VIENNA — Negotiations over Iran's nuclear program will miss Tuesday's deadline for a deal, a senior U.S. official said Sunday, as Tehran’s foreign minister jetted home for consultations with his government.
News that Foreign Minister Mohammad Javad Zarif was heading back to Tehran for 24 hours came following a meeting with U.S. Secretary of State John Kerry in Vienna — their third encounter since Saturday. Zarif, Kerry and their counterparts have been working around the clock to reach an agreement ahead of a June 30 deadline.
A senior U.S. official said after the meeting that "some progress" had been made in the talks but "a number of unresolved issues" remained between Iran and the six world powers, known as the P5+1.
Related: Where Things Stand on Iran Nuclear Talks
"It is fair to say the parties are planning on staying past June 30th to keep negotiating as we have always said we may have to," the official said, speaking on condition of anonymity.
However, the official cautioned that "no one is talking about some kind of long term extension" but rather "a few extra days."

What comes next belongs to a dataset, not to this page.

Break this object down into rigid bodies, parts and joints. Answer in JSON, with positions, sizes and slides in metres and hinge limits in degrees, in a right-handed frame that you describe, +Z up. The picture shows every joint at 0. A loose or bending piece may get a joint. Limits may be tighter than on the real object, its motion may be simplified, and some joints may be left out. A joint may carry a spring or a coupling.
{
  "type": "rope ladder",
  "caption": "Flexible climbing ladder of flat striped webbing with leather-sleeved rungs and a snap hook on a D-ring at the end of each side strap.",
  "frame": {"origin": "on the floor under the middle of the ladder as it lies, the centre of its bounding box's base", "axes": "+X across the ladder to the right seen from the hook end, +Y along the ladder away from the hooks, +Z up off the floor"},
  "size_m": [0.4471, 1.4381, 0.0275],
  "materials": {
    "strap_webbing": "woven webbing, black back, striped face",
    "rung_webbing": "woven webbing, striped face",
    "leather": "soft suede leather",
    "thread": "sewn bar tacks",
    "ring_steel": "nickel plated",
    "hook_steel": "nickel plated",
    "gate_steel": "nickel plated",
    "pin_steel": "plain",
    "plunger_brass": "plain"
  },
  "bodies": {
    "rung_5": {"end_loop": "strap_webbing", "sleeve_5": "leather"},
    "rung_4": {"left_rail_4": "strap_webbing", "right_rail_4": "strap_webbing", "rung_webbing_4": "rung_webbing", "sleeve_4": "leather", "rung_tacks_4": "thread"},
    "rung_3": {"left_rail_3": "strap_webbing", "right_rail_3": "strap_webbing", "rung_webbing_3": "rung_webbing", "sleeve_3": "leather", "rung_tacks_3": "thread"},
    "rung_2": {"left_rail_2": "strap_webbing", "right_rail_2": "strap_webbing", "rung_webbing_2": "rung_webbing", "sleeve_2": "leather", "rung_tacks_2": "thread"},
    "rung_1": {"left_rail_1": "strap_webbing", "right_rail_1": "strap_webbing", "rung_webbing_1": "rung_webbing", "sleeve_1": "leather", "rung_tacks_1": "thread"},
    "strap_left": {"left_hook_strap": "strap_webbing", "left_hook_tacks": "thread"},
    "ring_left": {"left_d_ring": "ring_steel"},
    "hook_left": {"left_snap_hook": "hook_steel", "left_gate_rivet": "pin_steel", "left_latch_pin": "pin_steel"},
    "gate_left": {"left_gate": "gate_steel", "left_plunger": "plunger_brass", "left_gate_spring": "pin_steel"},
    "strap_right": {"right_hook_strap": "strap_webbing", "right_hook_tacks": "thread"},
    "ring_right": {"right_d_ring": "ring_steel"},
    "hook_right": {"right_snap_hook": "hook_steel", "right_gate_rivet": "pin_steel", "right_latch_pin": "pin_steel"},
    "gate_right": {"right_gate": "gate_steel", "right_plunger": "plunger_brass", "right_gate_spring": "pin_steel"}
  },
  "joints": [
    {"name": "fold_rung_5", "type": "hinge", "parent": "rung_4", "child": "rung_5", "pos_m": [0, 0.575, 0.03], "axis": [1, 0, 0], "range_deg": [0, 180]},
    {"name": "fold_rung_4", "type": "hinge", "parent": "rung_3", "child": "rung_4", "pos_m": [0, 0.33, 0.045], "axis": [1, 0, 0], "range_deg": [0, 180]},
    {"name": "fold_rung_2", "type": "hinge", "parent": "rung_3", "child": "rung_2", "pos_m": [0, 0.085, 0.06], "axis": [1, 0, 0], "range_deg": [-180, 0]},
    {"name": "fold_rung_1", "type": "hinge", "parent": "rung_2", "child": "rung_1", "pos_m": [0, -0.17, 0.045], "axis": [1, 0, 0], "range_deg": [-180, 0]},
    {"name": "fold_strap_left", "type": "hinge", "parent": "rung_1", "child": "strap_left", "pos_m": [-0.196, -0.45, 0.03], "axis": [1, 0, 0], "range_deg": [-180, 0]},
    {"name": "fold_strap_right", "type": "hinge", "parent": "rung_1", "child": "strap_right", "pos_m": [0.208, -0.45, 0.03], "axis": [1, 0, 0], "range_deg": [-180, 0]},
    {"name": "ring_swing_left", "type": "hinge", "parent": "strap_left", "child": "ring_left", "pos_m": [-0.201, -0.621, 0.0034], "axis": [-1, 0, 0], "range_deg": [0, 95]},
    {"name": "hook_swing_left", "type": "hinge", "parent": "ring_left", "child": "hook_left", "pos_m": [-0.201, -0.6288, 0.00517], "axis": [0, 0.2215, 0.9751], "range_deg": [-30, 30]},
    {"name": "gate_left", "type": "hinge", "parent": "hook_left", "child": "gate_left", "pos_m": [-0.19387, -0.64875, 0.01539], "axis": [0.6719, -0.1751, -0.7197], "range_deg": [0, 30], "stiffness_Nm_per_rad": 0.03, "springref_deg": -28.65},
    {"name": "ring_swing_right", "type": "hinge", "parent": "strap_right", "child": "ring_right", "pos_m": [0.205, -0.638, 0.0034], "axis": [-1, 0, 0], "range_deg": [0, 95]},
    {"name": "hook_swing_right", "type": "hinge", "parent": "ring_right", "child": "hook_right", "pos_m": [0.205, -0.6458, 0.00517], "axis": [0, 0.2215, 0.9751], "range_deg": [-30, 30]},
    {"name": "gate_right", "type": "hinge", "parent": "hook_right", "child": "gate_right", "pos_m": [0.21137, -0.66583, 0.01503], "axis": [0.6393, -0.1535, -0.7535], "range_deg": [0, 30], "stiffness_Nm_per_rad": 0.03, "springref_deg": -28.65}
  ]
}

Going into the Vienna talks it was unclear if the sides would be able to bridge disagreements to meet Tuesday’s deadline, with all sides acknowledging challenges remained. Chief among the obstacles, U.S. officials say, is access for United Nations nuclear inspectors to military sites to verify that Iran is complying with peaceful purposes for nuclear-related research and development.
Britain's Foreign Secretary Philip Hammond said that "no deal is better than a bad deal" as he arrived for talks, while the European Union's High Representative Federica Mogherini expressed cautious optimism.
"If all negotiating parties have strong political will in these last moments,we can make it," she said on Twitter.
Still, the framework agreement reached in April itself seemed in jeopardy following comments this week by Iran's supreme leader.
Ayatollah Khamenei, who has the final say on the future of Iran's nuclear program, said in a speech Tuesday the sanctions on his country should be lifted immediately as soon as any deal is signed. His comments appeared to go against the framework agreement reached by Iran and the six nations which said sanctions would be gradually phased out based on Iran's compliance with any deal.
However, Iranian officials in Vienna over the weekend indicated there could be some room for interpretation. They say there has been basic agreement on sanctions relief in three stages — and that the Supreme Leader could be calling for full sanctions relief at that third stage, several months from now, once a deal is fully operational.
U.S. negotiators hope that Zarif will be able to get that kind of clarification nailed down while he is in Tehran.
NBC News has also learned that a key Iranian player in the talks, Ali Akbar Salehi — the head of Iran’s atomic energy organization — will possibly return to the talks with Zarif.
His relationship with U.S. Energy Secretary Ernest Moniz, Kerry’s partner in the talks, was a key factor in reaching the April provisional agreement. U.S. officials have said that Salehi was recovering from surgery. The talks have been injury-plagued: Kerry is negotiating with a broken leg, hampering his ability to move around Vienna on this trip.
As the diplomats in Vienna raced against the clock, Israel's Prime Minister Benjamin Netanyahu warned that there has been a "stark retreat" from red lines set by world powers in relation to Iran's nuclear program.
"The concessions being made to Iran are growing," he told a weekly cabinet meeting. "There is no reason to hasten into signing this bad deal, which is getting worse by the day."